• Instruction: Wherever the word "imported" appears in a line, extract that line.

• Collected material:
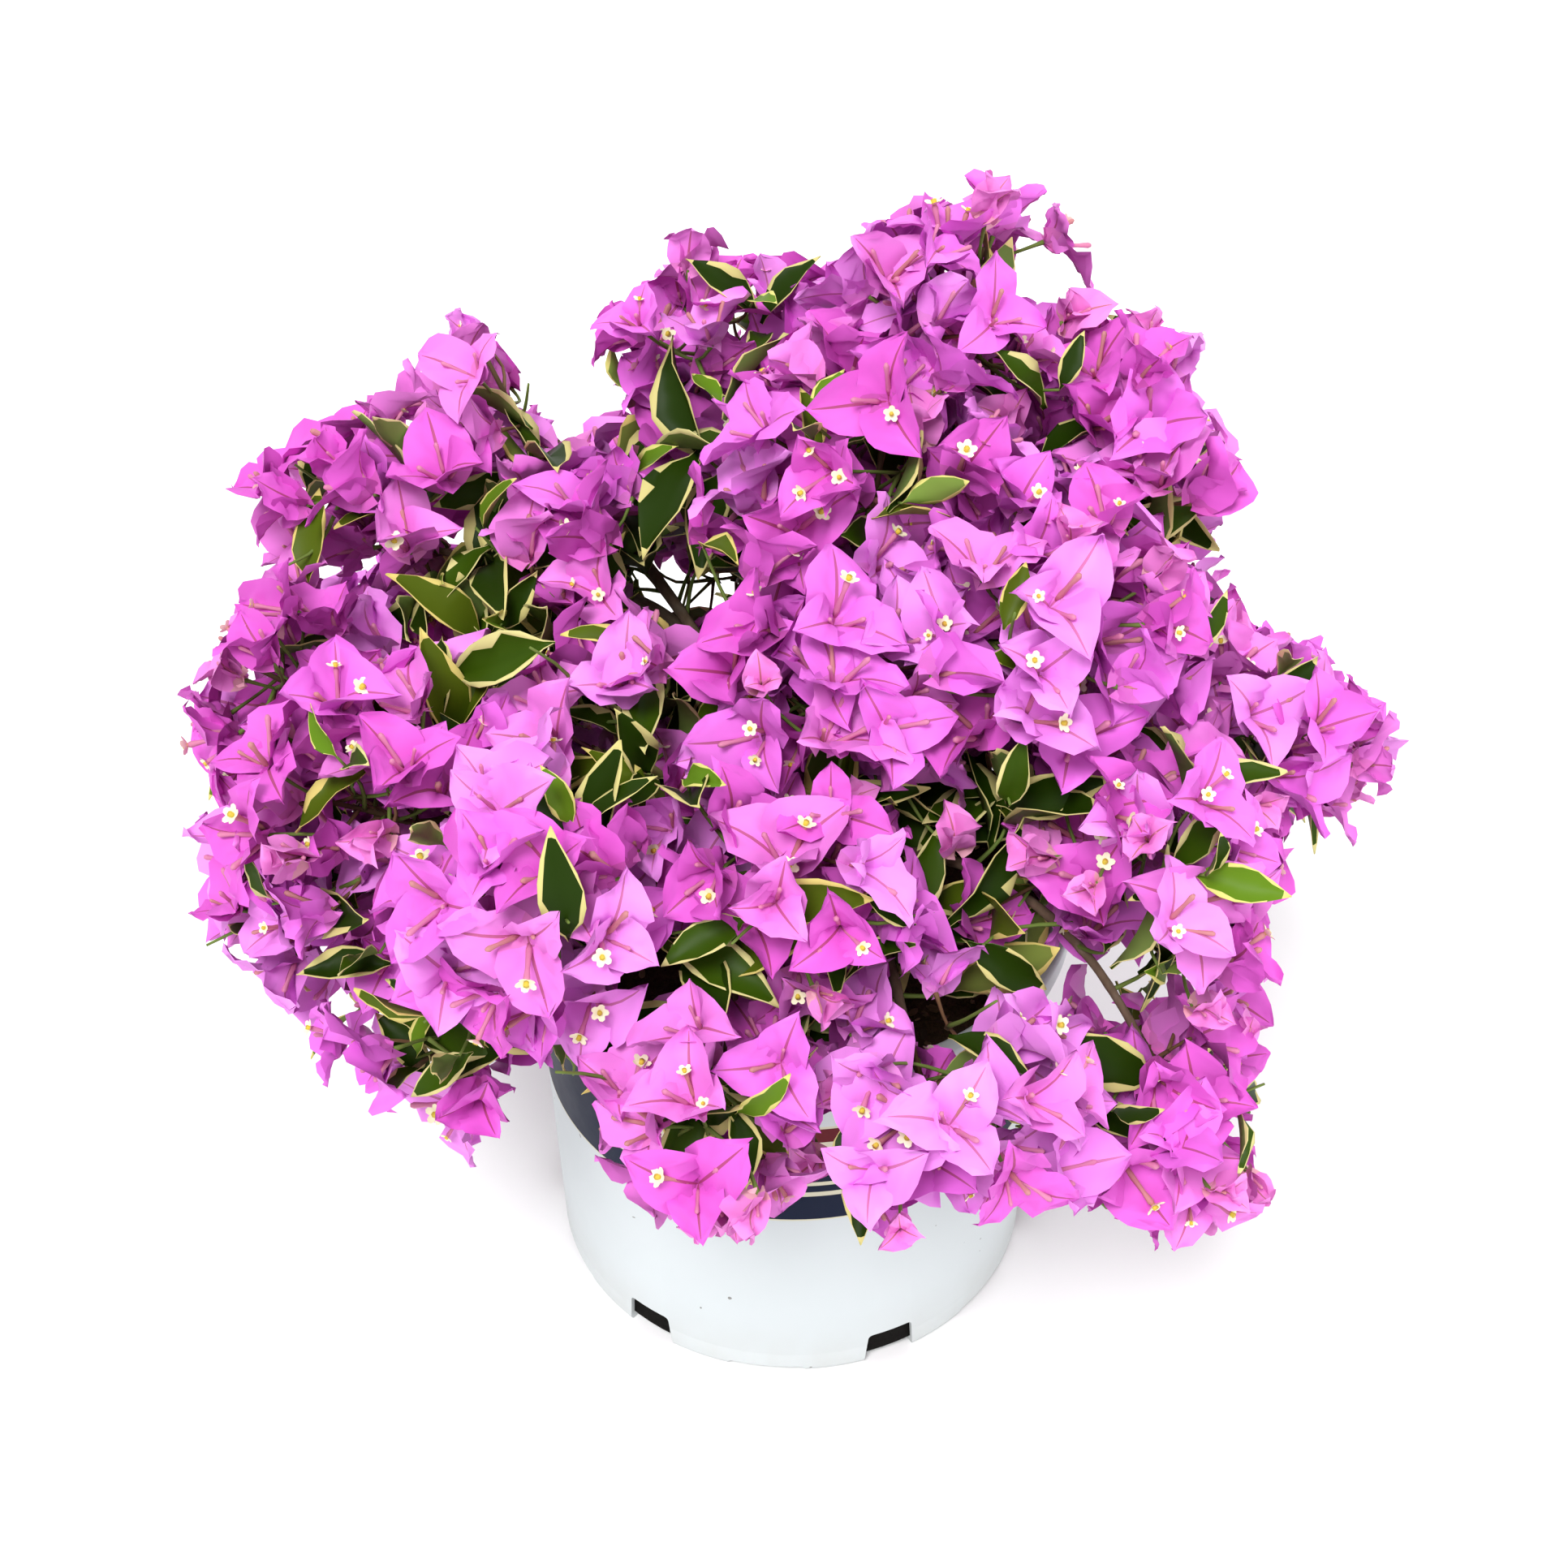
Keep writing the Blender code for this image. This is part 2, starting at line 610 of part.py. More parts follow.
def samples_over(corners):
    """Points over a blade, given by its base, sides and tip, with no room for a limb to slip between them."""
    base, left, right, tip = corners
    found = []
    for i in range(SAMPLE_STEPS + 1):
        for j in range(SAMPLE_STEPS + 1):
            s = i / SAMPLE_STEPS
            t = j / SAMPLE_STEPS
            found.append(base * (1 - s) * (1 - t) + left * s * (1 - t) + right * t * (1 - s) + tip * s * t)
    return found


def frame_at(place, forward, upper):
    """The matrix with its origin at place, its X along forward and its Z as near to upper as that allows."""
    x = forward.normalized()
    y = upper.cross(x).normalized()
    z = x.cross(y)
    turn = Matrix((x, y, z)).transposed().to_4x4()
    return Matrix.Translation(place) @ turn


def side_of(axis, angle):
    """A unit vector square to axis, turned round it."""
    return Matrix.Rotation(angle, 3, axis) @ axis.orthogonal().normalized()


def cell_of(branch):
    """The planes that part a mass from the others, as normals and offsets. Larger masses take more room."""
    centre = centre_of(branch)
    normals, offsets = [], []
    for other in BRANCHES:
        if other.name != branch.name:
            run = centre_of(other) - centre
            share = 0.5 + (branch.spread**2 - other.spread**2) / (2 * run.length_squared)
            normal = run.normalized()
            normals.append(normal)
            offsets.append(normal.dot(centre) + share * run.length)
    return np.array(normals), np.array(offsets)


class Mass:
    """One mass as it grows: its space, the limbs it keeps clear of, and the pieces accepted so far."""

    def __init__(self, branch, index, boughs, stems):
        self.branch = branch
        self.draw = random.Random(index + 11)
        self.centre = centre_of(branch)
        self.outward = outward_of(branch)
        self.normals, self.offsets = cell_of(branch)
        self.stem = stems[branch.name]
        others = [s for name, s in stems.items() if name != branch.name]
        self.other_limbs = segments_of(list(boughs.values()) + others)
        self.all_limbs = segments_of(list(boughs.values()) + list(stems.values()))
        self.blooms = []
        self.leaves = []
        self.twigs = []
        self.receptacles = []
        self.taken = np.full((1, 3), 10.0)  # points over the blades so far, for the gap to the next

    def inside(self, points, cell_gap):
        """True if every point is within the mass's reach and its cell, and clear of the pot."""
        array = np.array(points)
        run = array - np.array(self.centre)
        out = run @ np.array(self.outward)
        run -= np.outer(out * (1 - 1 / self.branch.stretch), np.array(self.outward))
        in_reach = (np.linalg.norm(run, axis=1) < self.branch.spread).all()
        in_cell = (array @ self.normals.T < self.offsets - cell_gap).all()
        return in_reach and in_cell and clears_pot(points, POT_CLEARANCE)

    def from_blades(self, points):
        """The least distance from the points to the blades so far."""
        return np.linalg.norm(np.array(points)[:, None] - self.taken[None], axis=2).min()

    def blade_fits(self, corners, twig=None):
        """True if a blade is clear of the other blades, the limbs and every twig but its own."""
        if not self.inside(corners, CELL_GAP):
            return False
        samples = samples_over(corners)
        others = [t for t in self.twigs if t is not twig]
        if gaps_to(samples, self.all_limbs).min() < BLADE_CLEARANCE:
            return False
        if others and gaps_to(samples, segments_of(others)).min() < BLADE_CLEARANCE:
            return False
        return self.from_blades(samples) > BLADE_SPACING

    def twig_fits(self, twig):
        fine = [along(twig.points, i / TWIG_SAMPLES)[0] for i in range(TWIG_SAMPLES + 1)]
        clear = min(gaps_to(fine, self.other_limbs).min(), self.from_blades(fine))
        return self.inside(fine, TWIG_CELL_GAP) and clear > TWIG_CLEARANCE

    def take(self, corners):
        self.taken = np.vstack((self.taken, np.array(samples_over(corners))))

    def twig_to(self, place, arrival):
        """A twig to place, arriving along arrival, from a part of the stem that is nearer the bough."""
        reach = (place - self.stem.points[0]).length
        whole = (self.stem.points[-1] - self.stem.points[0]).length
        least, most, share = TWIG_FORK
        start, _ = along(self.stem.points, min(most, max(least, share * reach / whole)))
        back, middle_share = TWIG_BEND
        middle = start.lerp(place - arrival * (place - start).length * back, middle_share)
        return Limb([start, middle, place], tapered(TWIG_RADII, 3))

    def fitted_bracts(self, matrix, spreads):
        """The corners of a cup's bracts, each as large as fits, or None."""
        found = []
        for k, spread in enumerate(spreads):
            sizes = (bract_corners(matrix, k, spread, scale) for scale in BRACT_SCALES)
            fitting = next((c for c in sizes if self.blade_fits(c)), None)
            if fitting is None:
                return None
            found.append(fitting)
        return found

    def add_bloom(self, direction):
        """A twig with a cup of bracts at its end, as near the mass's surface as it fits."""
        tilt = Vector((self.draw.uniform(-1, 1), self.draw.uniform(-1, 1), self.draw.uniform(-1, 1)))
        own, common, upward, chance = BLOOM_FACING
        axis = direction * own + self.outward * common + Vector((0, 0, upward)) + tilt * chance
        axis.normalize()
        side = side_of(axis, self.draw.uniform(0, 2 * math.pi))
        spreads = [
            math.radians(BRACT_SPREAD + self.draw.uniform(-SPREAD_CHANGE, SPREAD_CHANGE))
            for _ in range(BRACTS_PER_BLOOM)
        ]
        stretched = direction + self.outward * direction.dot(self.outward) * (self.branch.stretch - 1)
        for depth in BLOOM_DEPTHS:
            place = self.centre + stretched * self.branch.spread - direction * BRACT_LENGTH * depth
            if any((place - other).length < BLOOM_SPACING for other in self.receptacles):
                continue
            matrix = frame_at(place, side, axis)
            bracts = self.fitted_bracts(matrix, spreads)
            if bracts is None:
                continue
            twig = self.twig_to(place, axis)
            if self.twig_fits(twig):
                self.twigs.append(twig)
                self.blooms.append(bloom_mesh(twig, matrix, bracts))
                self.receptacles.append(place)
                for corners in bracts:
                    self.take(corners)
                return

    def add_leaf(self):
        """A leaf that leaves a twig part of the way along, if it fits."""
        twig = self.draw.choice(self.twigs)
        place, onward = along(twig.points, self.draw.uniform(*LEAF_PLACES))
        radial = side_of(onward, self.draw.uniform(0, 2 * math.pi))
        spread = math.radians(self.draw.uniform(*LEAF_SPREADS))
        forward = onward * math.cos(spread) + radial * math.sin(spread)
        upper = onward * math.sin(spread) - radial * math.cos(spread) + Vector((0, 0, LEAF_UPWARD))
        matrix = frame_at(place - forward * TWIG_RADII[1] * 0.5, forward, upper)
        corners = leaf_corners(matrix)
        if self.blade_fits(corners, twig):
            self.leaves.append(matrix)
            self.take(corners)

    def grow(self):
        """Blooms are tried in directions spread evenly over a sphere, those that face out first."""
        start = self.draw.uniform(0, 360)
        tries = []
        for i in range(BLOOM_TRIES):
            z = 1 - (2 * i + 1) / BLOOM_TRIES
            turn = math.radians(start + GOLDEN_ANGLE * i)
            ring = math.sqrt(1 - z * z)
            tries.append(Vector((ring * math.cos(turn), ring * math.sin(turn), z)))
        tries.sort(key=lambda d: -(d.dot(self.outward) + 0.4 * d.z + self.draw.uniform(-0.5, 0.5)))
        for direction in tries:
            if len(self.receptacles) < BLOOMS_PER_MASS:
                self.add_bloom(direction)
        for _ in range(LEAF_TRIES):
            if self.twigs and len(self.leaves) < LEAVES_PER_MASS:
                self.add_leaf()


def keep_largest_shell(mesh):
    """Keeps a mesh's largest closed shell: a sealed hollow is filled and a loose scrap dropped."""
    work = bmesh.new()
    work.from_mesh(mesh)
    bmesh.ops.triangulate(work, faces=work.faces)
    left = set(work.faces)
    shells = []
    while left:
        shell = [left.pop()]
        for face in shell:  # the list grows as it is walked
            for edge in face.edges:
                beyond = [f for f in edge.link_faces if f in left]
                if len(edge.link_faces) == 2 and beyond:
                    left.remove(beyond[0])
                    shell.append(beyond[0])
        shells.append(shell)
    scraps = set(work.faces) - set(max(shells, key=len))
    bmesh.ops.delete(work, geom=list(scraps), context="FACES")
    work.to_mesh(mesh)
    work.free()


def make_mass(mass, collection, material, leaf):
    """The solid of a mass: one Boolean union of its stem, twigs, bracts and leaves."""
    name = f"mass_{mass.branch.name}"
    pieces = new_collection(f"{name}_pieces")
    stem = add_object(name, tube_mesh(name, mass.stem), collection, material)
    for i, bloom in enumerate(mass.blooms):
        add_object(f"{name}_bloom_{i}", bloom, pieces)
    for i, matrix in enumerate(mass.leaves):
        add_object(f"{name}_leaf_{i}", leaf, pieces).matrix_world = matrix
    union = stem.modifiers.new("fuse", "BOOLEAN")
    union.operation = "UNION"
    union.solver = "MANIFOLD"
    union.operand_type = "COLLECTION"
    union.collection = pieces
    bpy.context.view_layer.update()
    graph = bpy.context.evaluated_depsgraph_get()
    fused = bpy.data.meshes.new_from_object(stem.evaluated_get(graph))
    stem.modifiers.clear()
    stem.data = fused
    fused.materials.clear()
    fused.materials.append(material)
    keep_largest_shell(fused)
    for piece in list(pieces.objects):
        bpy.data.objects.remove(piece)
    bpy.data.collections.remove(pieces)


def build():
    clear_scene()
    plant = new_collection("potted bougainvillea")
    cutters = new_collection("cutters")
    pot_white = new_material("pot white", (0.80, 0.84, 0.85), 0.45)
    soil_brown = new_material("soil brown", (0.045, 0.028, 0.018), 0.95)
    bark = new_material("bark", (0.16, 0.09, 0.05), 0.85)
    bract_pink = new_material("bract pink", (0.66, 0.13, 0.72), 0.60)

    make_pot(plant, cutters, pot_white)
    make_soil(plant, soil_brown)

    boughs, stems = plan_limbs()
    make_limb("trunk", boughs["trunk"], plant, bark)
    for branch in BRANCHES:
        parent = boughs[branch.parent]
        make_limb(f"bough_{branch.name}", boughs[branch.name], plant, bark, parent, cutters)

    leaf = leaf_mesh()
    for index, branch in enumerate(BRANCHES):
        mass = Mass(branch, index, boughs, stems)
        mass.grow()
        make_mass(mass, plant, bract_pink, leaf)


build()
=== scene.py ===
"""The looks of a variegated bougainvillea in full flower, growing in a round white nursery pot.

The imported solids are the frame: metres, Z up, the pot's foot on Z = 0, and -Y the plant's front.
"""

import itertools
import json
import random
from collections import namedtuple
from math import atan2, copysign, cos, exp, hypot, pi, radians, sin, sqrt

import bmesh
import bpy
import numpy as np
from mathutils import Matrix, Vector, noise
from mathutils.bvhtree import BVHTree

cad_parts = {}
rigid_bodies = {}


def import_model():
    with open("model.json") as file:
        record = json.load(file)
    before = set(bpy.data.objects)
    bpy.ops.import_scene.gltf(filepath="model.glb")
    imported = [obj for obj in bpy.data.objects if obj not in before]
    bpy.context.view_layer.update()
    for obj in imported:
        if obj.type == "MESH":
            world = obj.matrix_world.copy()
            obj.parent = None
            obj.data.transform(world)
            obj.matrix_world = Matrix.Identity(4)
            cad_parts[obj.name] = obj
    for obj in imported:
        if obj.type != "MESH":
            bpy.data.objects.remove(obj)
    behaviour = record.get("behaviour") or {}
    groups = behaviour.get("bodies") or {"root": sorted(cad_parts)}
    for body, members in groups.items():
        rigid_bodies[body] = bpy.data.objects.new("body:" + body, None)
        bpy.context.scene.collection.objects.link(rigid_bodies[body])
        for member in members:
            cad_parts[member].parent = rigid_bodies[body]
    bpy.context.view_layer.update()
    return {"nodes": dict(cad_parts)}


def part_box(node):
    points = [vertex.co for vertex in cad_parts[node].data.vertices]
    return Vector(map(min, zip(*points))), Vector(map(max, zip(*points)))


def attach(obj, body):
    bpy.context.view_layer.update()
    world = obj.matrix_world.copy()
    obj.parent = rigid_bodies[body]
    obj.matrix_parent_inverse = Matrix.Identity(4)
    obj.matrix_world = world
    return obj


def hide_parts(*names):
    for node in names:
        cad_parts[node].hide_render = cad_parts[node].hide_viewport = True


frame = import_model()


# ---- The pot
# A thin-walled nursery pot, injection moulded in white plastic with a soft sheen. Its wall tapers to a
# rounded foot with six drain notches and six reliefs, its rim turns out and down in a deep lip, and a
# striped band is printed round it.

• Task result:
The imported solids are the frame: metres, Z up, the pot's foot on Z = 0, and -Y the plant's front.
    imported = [obj for obj in bpy.data.objects if obj not in before]
    for obj in imported:
    for obj in imported:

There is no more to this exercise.